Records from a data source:
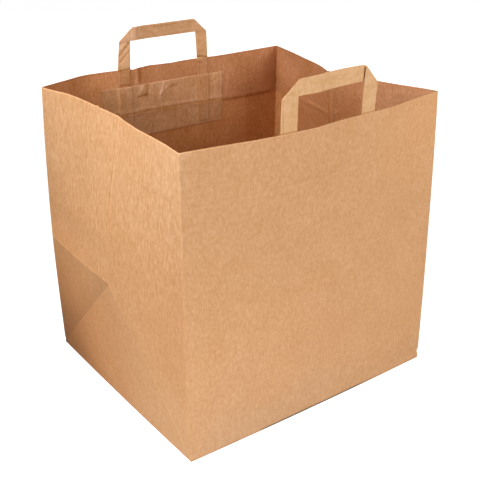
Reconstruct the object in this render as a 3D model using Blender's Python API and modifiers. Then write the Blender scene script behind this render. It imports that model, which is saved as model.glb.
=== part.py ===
"""Kraft paper carrier bag: one folded block-bottom sheet with two flat handles glued inside under paper patches.

Metres, +Z up. The origin is the centre of the base, on the face that the bag stands on.
X runs along the front wall to the right, Y from the front wall to the rear wall.
"""

import bmesh
import bpy
import numpy as np
from mathutils import Vector

MM = 0.001

# The opened bag.
BAG_WIDTH = 320 * MM
BAG_DEPTH = 280 * MM
BAG_HEIGHT = 320 * MM
PAPER = 0.15 * MM
CLEARANCE = 0.3 * MM

# The crease that runs all round below the rim, where the bag was folded flat.
RIM_CREASE_DROP = 52 * MM
RIM_CREASE_HALF = 4 * MM
RIM_CREASE_DEPTH = 0.8 * MM
RIM_CREASE_FADE = 25 * MM

# The base: a front flap lapped over a rear flap, with the side folds showing between them.
# Each flap is two sheets thick, because the side walls fold in with it.
FLAP_LAP = 24 * MM
FLAP_LAYERS = 2
FOLD_INSET = 0.5 * MM

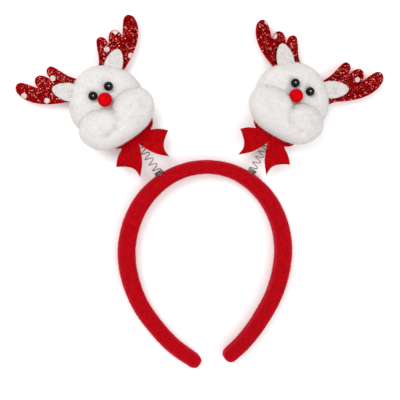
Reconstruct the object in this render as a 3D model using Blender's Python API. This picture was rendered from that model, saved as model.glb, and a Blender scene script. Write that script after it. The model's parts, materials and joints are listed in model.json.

[PROBLEM DESCRIPTION]
All of the data needs to be reproduced exactly, with no line missing.

[REPLY]
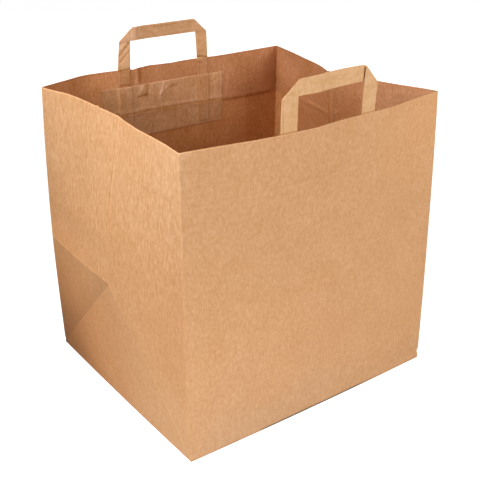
Reconstruct the object in this render as a 3D model using Blender's Python API and modifiers. Then write the Blender scene script behind this render. It imports that model, which is saved as model.glb.
=== part.py ===
"""Kraft paper carrier bag: one folded block-bottom sheet with two flat handles glued inside under paper patches.

Metres, +Z up. The origin is the centre of the base, on the face that the bag stands on.
X runs along the front wall to the right, Y from the front wall to the rear wall.
"""

import bmesh
import bpy
import numpy as np
from mathutils import Vector

MM = 0.001

# The opened bag.
BAG_WIDTH = 320 * MM
BAG_DEPTH = 280 * MM
BAG_HEIGHT = 320 * MM
PAPER = 0.15 * MM
CLEARANCE = 0.3 * MM

# The crease that runs all round below the rim, where the bag was folded flat.
RIM_CREASE_DROP = 52 * MM
RIM_CREASE_HALF = 4 * MM
RIM_CREASE_DEPTH = 0.8 * MM
RIM_CREASE_FADE = 25 * MM

# The base: a front flap lapped over a rear flap, with the side folds showing between them.
# Each flap is two sheets thick, because the side walls fold in with it.
FLAP_LAP = 24 * MM
FLAP_LAYERS = 2
FOLD_INSET = 0.5 * MM

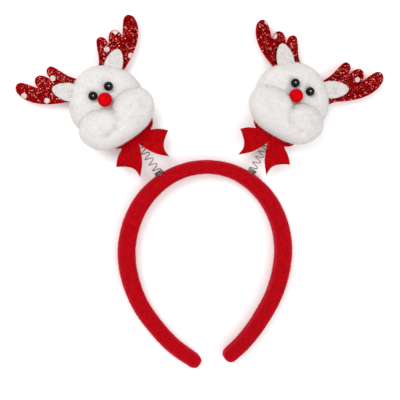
Reconstruct the object in this render as a 3D model using Blender's Python API. This picture was rendered from that model, saved as model.glb, and a Blender scene script. Write that script after it. The model's parts, materials and joints are listed in model.json.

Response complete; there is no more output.